Give the records back in full, exactly as they read.

Modeling code records
--*--

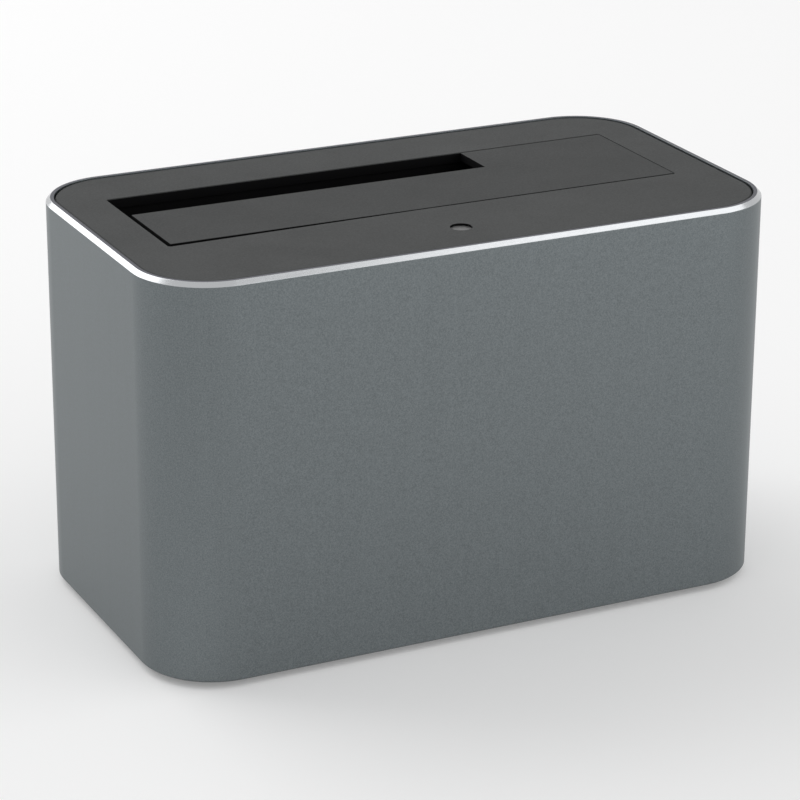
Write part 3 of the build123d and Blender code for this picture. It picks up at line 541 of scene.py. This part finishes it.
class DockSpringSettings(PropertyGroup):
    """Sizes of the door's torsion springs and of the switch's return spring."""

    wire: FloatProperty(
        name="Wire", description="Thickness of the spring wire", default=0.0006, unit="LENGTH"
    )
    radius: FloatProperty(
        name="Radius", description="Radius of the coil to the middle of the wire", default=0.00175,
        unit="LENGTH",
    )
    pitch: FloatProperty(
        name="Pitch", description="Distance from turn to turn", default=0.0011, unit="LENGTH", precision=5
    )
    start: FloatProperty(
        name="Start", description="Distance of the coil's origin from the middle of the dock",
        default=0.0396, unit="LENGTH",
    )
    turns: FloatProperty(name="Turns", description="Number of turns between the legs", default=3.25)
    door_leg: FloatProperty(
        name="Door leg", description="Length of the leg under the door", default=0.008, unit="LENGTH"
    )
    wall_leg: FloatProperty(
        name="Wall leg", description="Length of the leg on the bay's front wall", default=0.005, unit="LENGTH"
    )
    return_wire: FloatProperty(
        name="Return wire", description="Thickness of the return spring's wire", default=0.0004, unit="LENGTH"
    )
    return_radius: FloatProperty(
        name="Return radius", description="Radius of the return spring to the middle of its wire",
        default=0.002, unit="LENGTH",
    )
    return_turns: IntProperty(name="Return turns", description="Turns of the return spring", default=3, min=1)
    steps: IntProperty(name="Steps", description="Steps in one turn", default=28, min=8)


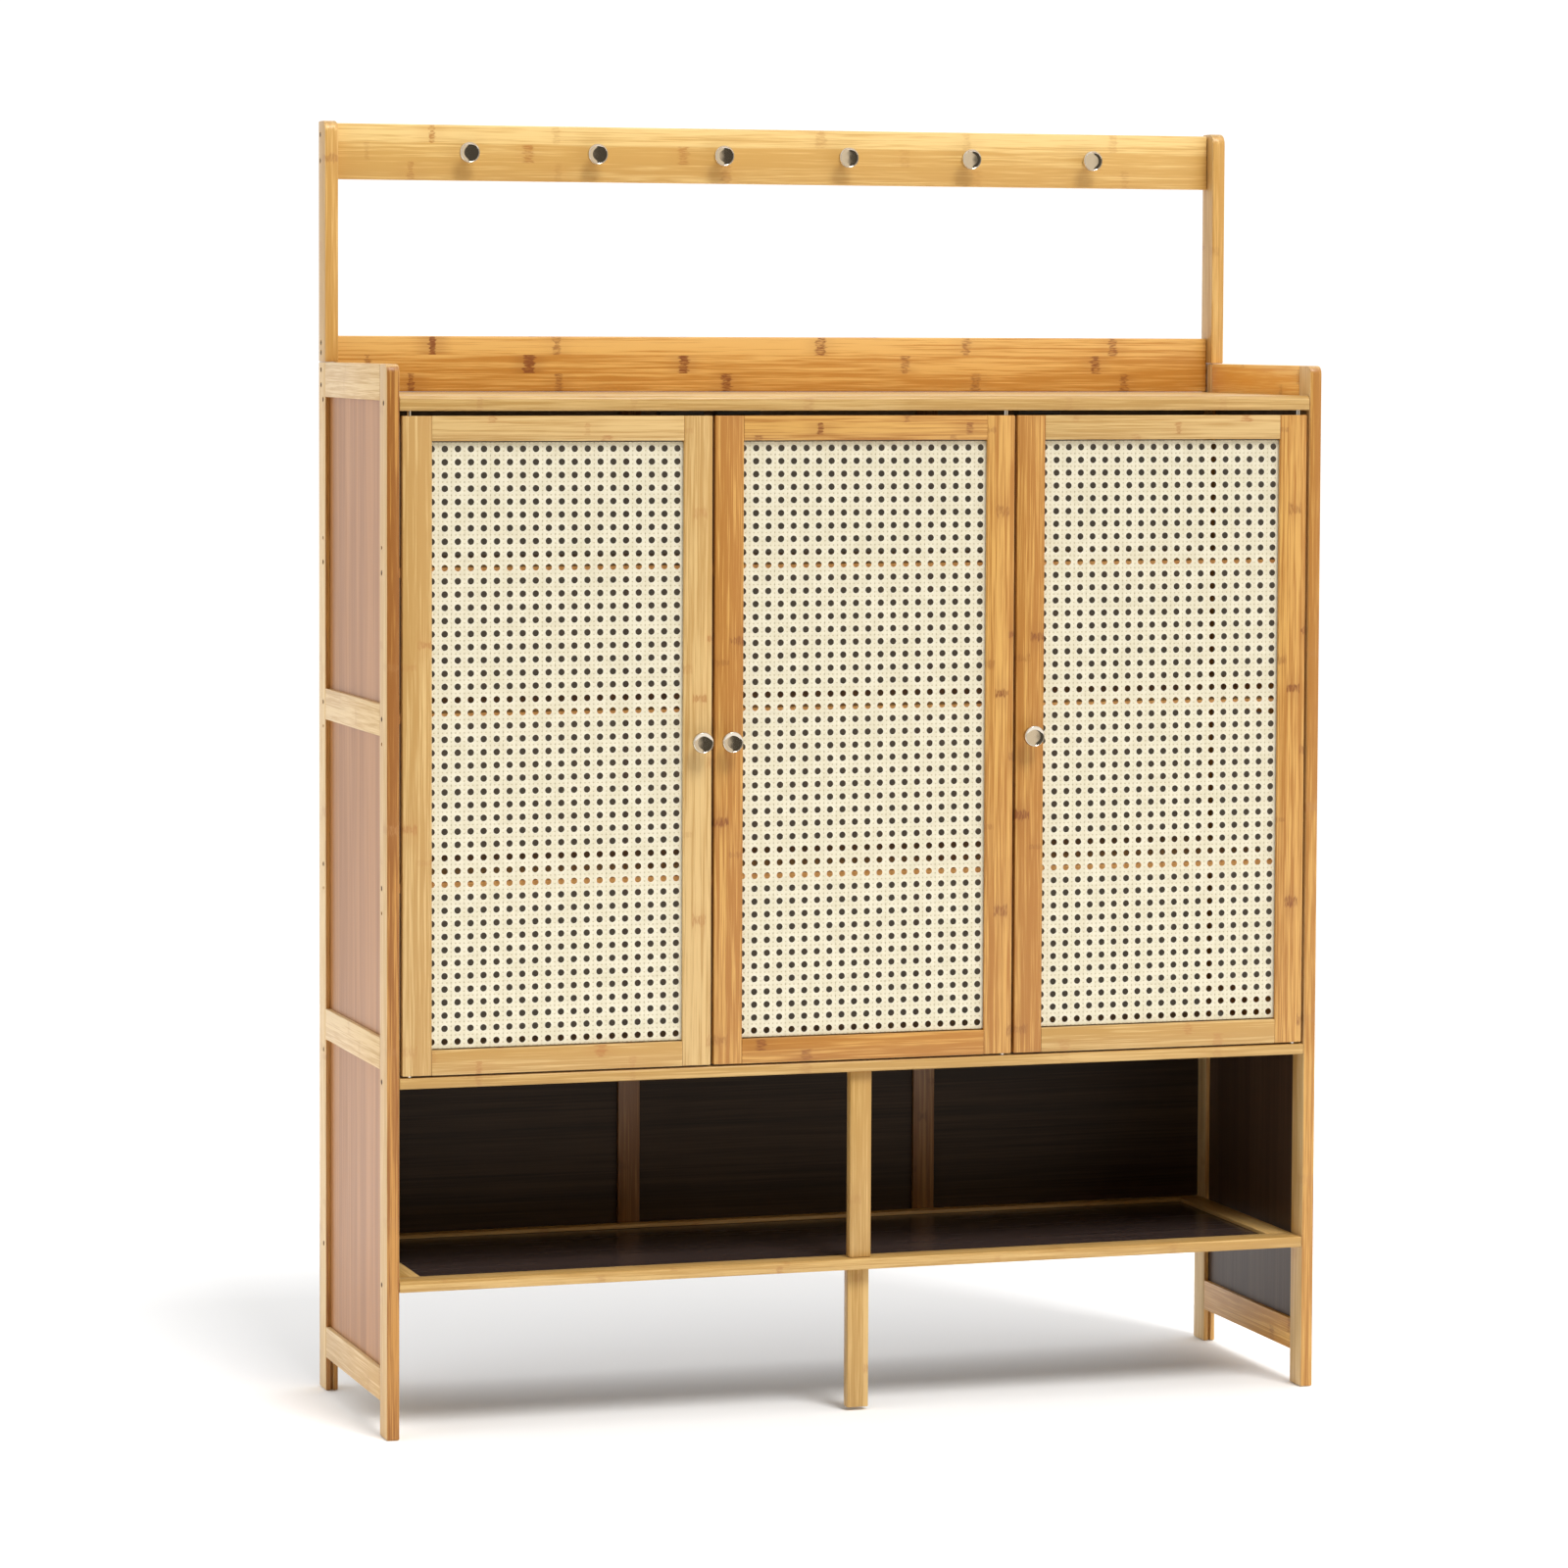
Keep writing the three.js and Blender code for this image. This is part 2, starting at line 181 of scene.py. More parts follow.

--*--

Solution:
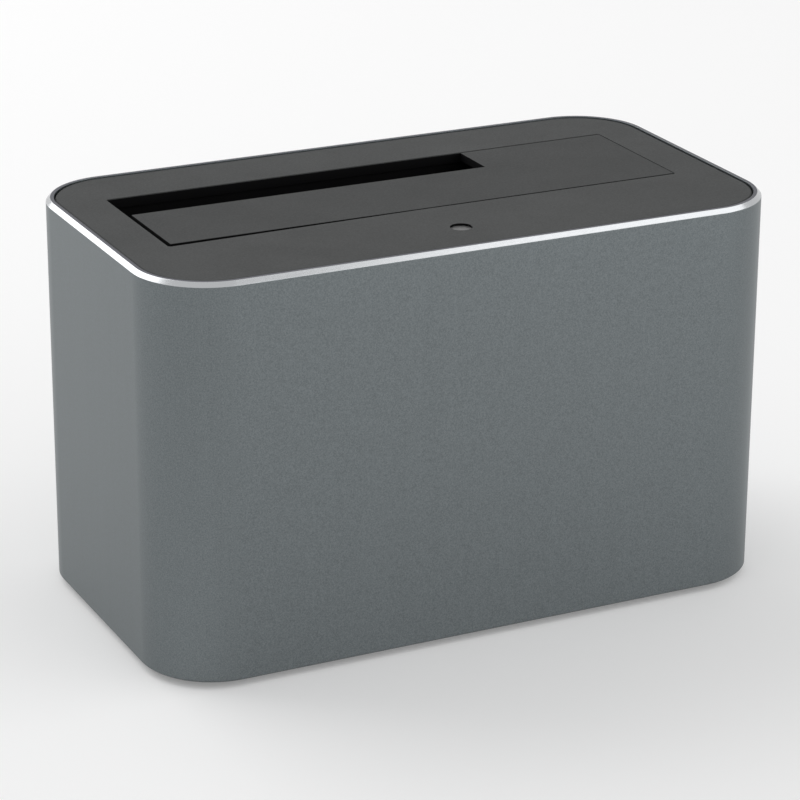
Write part 3 of the build123d and Blender code for this picture. It picks up at line 541 of scene.py. This part finishes it.
class DockSpringSettings(PropertyGroup):
    """Sizes of the door's torsion springs and of the switch's return spring."""

    wire: FloatProperty(
        name="Wire", description="Thickness of the spring wire", default=0.0006, unit="LENGTH"
    )
    radius: FloatProperty(
        name="Radius", description="Radius of the coil to the middle of the wire", default=0.00175,
        unit="LENGTH",
    )
    pitch: FloatProperty(
        name="Pitch", description="Distance from turn to turn", default=0.0011, unit="LENGTH", precision=5
    )
    start: FloatProperty(
        name="Start", description="Distance of the coil's origin from the middle of the dock",
        default=0.0396, unit="LENGTH",
    )
    turns: FloatProperty(name="Turns", description="Number of turns between the legs", default=3.25)
    door_leg: FloatProperty(
        name="Door leg", description="Length of the leg under the door", default=0.008, unit="LENGTH"
    )
    wall_leg: FloatProperty(
        name="Wall leg", description="Length of the leg on the bay's front wall", default=0.005, unit="LENGTH"
    )
    return_wire: FloatProperty(
        name="Return wire", description="Thickness of the return spring's wire", default=0.0004, unit="LENGTH"
    )
    return_radius: FloatProperty(
        name="Return radius", description="Radius of the return spring to the middle of its wire",
        default=0.002, unit="LENGTH",
    )
    return_turns: IntProperty(name="Return turns", description="Turns of the return spring", default=3, min=1)
    steps: IntProperty(name="Steps", description="Steps in one turn", default=28, min=8)


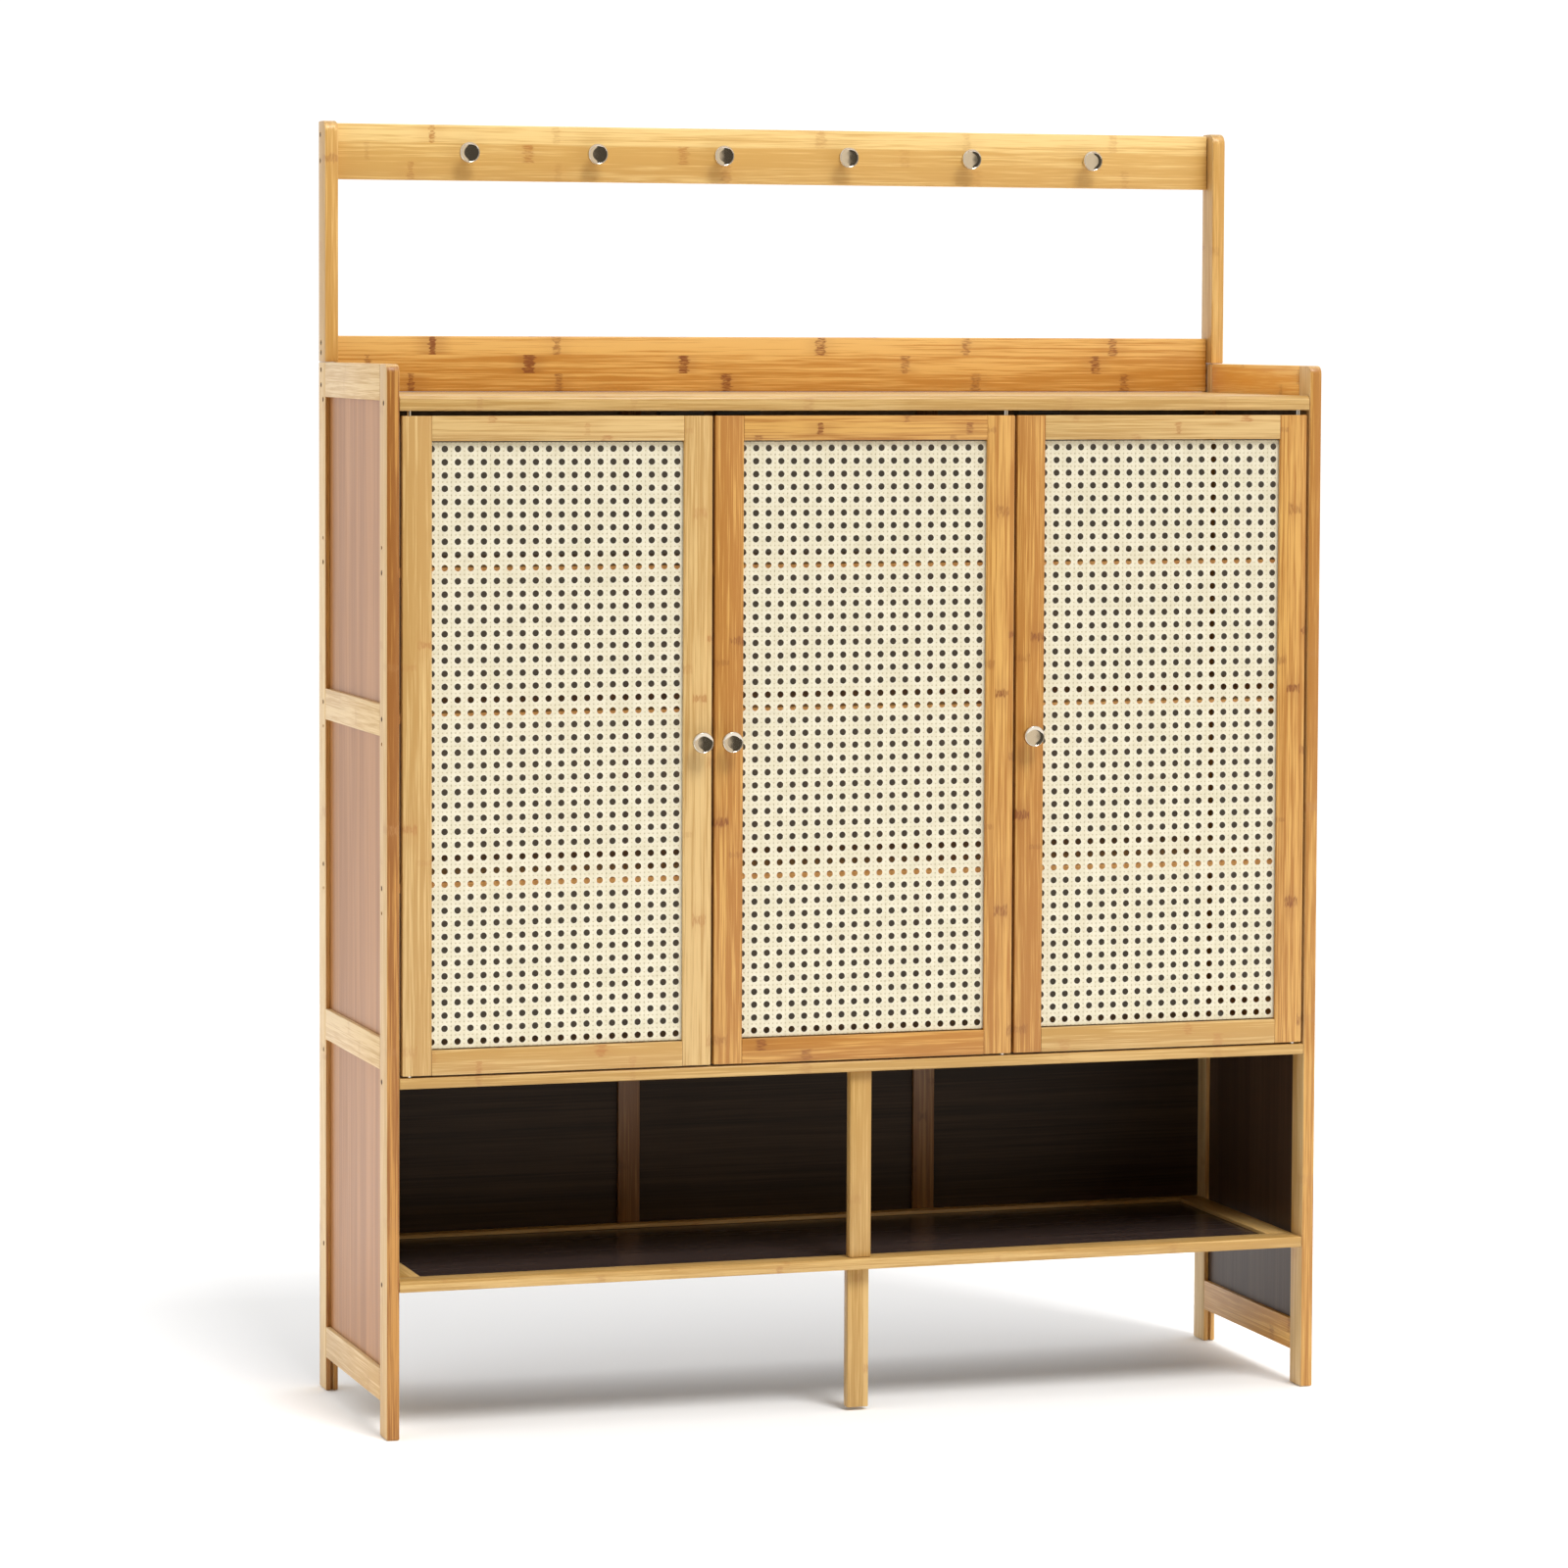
Keep writing the three.js and Blender code for this image. This is part 2, starting at line 181 of scene.py. More parts follow.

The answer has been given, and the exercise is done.